Database snapshot redundancy limitation
Summary
Off-site backup replication was temporarily limited within a subset of database infrastructure. Detected by monitoring and resolved.
What Happened
Off-site backup replication was not functioning as intended within a subset of infrastructure, resulting in reduced redundancy despite local snapshot functionality remaining operational.
What this proves:
Monitoring can detect degradation in backup systems in real time. Core snapshot functionality remains operational under partial degradation. Redundancy mechanisms can be restored and strengthened without service disruption.
What this does not prove:
That all historical backups were fully replicated across all storage layers prior to this fix. That similar issues cannot occur in other components without independent validation.
Impact
Snapshot creation and restore remained operational. Local backup retention remained available.
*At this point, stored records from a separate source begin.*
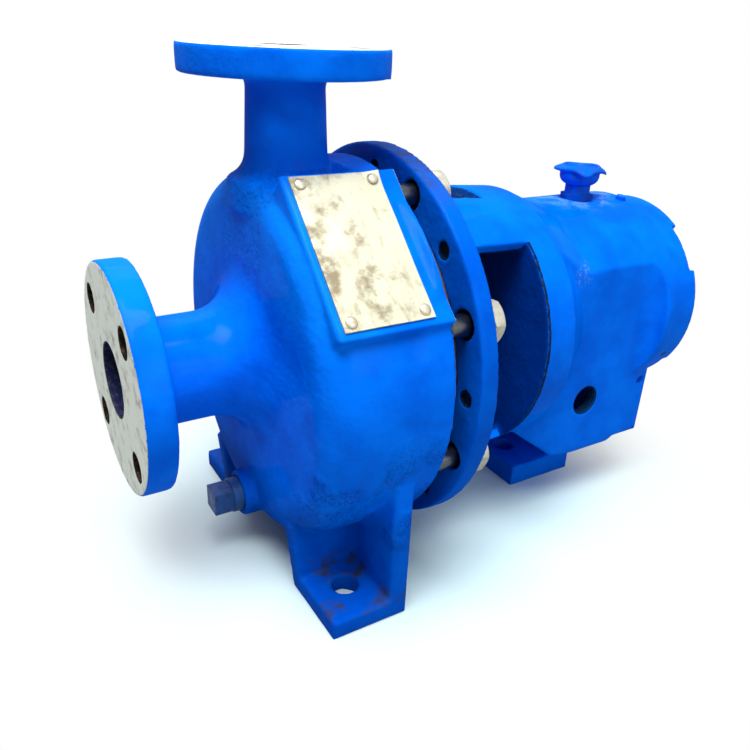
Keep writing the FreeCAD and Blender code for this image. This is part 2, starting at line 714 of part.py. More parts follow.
def cut_casing_holes(casing):
    """Bolt holes of the flanges, feet, rim, drain and nameplate."""
    diagonal = mm.suction_pitch_r * math.sqrt(0.5)
    hole = rod(casing, "x", (-mm.suction_reach - 1, diagonal, diagonal), mm.suction_flange_t + 2,
               mm.flange_hole_r, cut=True)
    around(casing, hole, mm.flange_hole_count)
    diagonal = mm.discharge_pitch_r * math.sqrt(0.5)
    top = mm.discharge_reach - mm.discharge_flange_t - 1
    hole = rod(casing, "z", (diagonal, diagonal, top), mm.discharge_flange_t + 2,
               mm.flange_hole_r, cut=True)
    around(casing, hole, mm.flange_hole_count, "Z_Axis")
    for side in (-1, 1):
        at = (0, side * mm.foot_spread / 2, -mm.shaft_height - 1)
        rod(casing, "z", at, mm.foot_t + 2, mm.foot_hole_r, cut=True)
    y, z = polar(mm.bolt_pitch_r, mm.bolt_first)
    hole = rod(casing, "x", (mm.casing_back_x - mm.bolt_depth, y, z), mm.bolt_depth + 1, mm.bolt_r, cut=True)
    around(casing, hole, mm.bolt_count)
    boss = -mm.lobe_front_x - mm.drain_boss_l
    rod(casing, "x", (boss - 1, 0, -mm.drain_drop), mm.drain_boss_l + 4, mm.drain_thread_r, cut=True)
    rod(casing, "x", (boss, 0, -mm.drain_drop), mm.lobe_front_x + mm.drain_boss_l - 10, mm.drain_way_r, cut=True)
    for x, along in rivet_places():
        y, z = on_pad(mm.pad_r - mm.rivet_l + mm.plate_t, along)
        rod(casing, PAD_TURN, (x, y, z), mm.rivet_l, mm.rivet_r, cut=True)


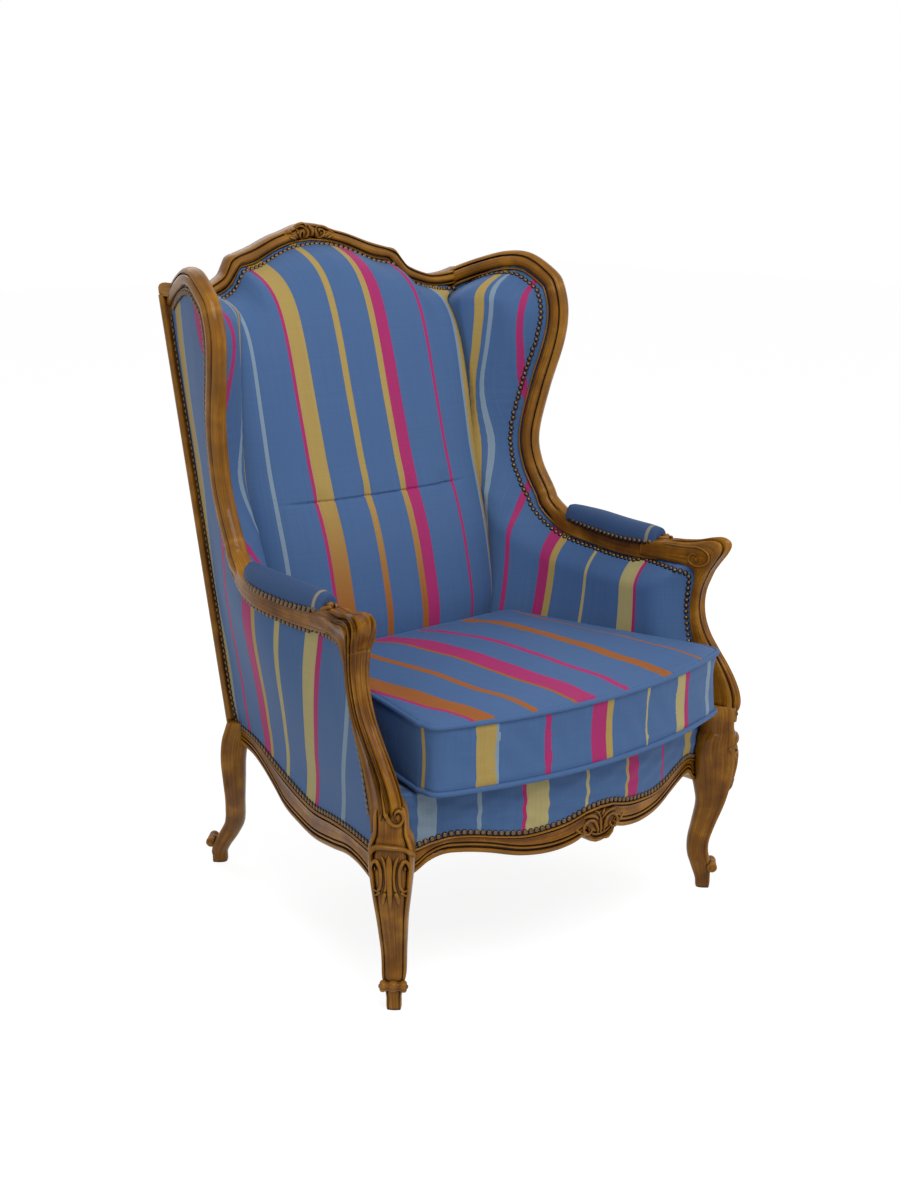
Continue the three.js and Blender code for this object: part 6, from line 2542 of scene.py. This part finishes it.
def dress_hidden(frame: dict) -> None:
    """Gives the solids that keep their own shape a real finish.

    Args:
        frame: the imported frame, with its record and its nodes by name.
    """
    beech = SAWN_BEECH.material()
    jute = PlainStuff("jute webbing", "#A58E63", "#83704B", 1.6, 0.92).material()
    wire = PlainStuff("drawn spring wire", "#77797C", "#5C5E61", 1.0, 0.38, 0.9).material()
    lining = PlainStuff("black bottom cloth", "#23211F", "#171615", 1.2, 0.95).material()
    finishes = {"beech": beech, "webbing": jute, "spring_steel": wire, "bottom_cloth": lining}
    slots = {part["node"]: part["material_slot"] for part in frame["record"]["subparts"]}
    for name, node in frame["nodes"].items():
        finish = finishes.get(slots[name])
        if finish is not None:
            for place in node.material_slots:
                place.material = finish


def main() -> None:
    """Builds the dressed chair in its studio."""
    logging.basicConfig(level=logging.INFO, format="%(message)s")
    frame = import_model()
    Studio().build()
    lines = ChairLines()
    wood = VarnishedWood().material()
    ShowWood(lines, wood, SAWN_BEECH.material()).build()
    satins = (BACK_SATIN, INNER_SATIN, OUTER_SATIN, FRONT_SATIN, REAR_SATIN)
    covers = Upholstery(lines, *(satin.material() for satin in satins))
    covers.build()
    pads = ArmPads(lines, PAD_SATIN.material())
    pads.build()
    Nailing(lines, covers, BronzedNail().material()).build(pads)
    satins = (SEAT_SATIN, BOXING_SATIN, PIPING_SATIN)
    SeatCushion(lines, covers, *(satin.material() for satin in satins)).build()
    dress_hidden(frame)


BACK_STRIPES = (
    (-0.215, 0.007, PALE), (-0.1445, 0.0095, PINK), (-0.126, 0.0275, GOLD), (-0.0413, 0.0085, GOLD),
    (0.035, 0.009, GOLD), (0.053, 0.0275, PINK), (0.144, 0.0095, PINK), (0.214, 0.006, PALE),
)
# low down, the back's gold stripes are painted orange-brown as a painted sheen of the silk
BACK_SATIN = StripedSatin(
    "striped satin, inside back", (*BACK_STRIPES, (0.228, 0.022, GOLD)), painted_shot_sheen=SHOT_SHEEN_RUST, turn_z=(0.47, 0.68)
)
REAR_SATIN = StripedSatin("striped satin, outside back", BACK_STRIPES)
INNER_SATIN = StripedSatin(
    "striped satin, inside sides",
    (
        (0.053, 0.018, GOLD), (0.04, 0.006, PALE), (0.0, 0.0055, PINK), (-0.0568, 0.0225, PINK),
        (-0.0715, 0.007, GOLD), (-0.1445, 0.009, STRAW), (-0.2345, 0.0315, STRAW), (-0.254, 0.0075, PINK),
        (-0.316, 0.005, PALE),
    ),
)
OUTER_SATIN = StripedSatin(
    "striped satin, outside sides",
    (
        (0.268, 0.036, GOLD), (0.2445, 0.011, PALE), (0.1795, 0.0125, PINK), (0.0938, 0.0345, PINK),
        (0.071, 0.011, GOLD), (0.004, 0.0105, STRAW), (-0.08, 0.034, STRAW), (-0.102, 0.0105, PINK),
        (-0.189, 0.0125, PALE),
    ),
)
FRONT_SATIN = StripedSatin(
    "striped satin, front border",
    (
        (-0.2852, 0.0254, PALE), (-0.2139, 0.0076, PALE), (-0.1418, 0.0084, PINK), (-0.1213, 0.0325, STRAW),
        (-0.0316, 0.0105, STRAW), (0.0551, 0.0056, GOLD), (0.0723, 0.0288, PINK), (0.1551, 0.01, PINK),
        (0.259, 0.032, GOLD),
    ),
)
# the seat's orange-brown stripes stand for gold stripes, painted in the silk's sheen
SEAT_SATIN = StripedSatin(
    "striped satin, seat",
    (
        (-0.262, 0.0075, PINK), (-0.244, 0.0285, SHOT_SHEEN_RUST), (-0.1652, 0.009, SHOT_SHEEN_RUST), (-0.0933, 0.0103, SHOT_SHEEN_RUST),
        (-0.071, 0.0345, PINK), (0.0105, 0.0085, PINK), (0.1098, 0.0285, SHOT_SHEEN_RUST), (0.212, 0.009, SHOT_SHEEN_RUST),
    ),
)
BOXING_SATIN = StripedSatin(
    "striped satin, cushion boxing",
    (
        (-0.3368, 0.0104, GOLD), (-0.2325, 0.0301, GOLD), (-0.2122, 0.0104, PALE), (-0.1279, 0.0076, PINK),
        (-0.0316, 0.0317, PINK), (-0.0105, 0.0104, GOLD), (0.0757, 0.009, STRAW), (0.167, 0.0285, STRAW),
        (0.1865, 0.0105, PINK), (0.259, 0.0115, PALE),
    ),
)
PIPING_SATIN = StripedSatin("blue satin, piping", (), streak_mm=1.0)
PAD_SATIN = StripedSatin("blue satin, arm pads", ((0.013, 0.007, "#8E8577"),), ground="#3A5278")
if __name__ == "__main__":
    main()
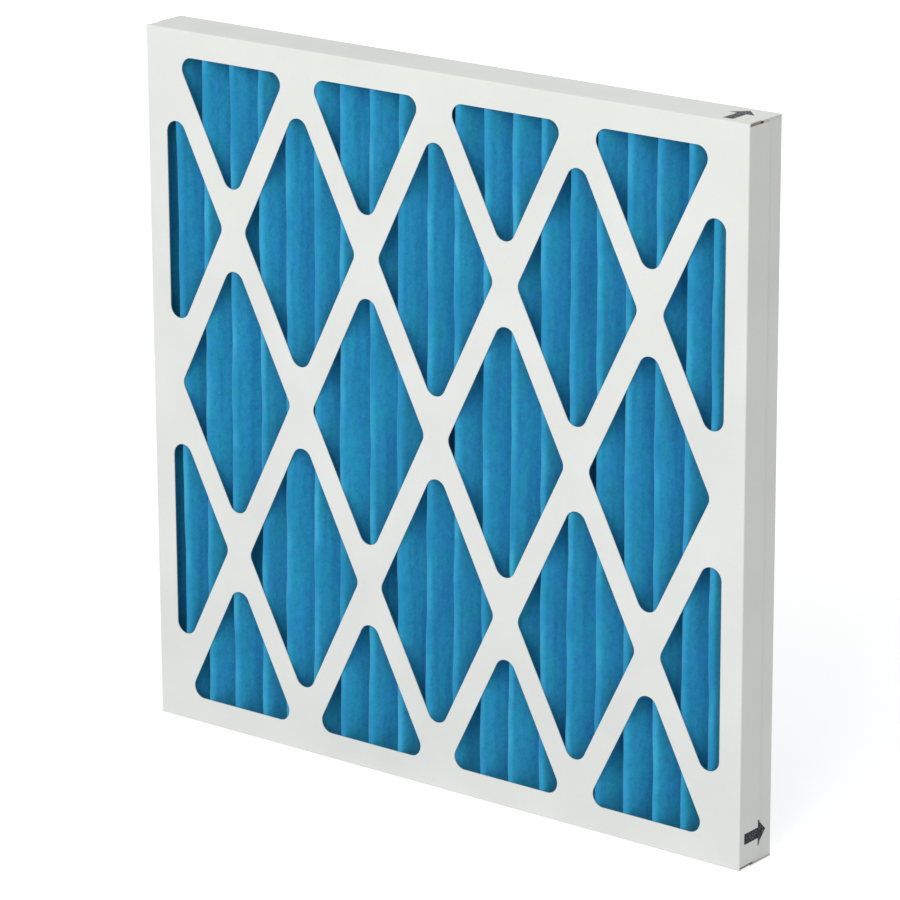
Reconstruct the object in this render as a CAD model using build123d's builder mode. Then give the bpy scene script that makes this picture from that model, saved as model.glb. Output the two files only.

Off-site backup redundancy was temporarily limited. Backup resilience was reduced in the event of a full node failure. Isolated to a subset of database infrastructure within one region and did not affect other regions or services. No data was lost.
Actions Taken
Restored off-site backup replication. Validated backup availability across storage layers. Implemented safeguards to ensure consistent redundancy behavior.
Preventive Measures
Improved validation of backup replication across storage layers. Enhanced monitoring to detect degradation in redundancy. Added safeguards to prevent silent replication failures. Continued development of snapshot management capabilities in the dashboard.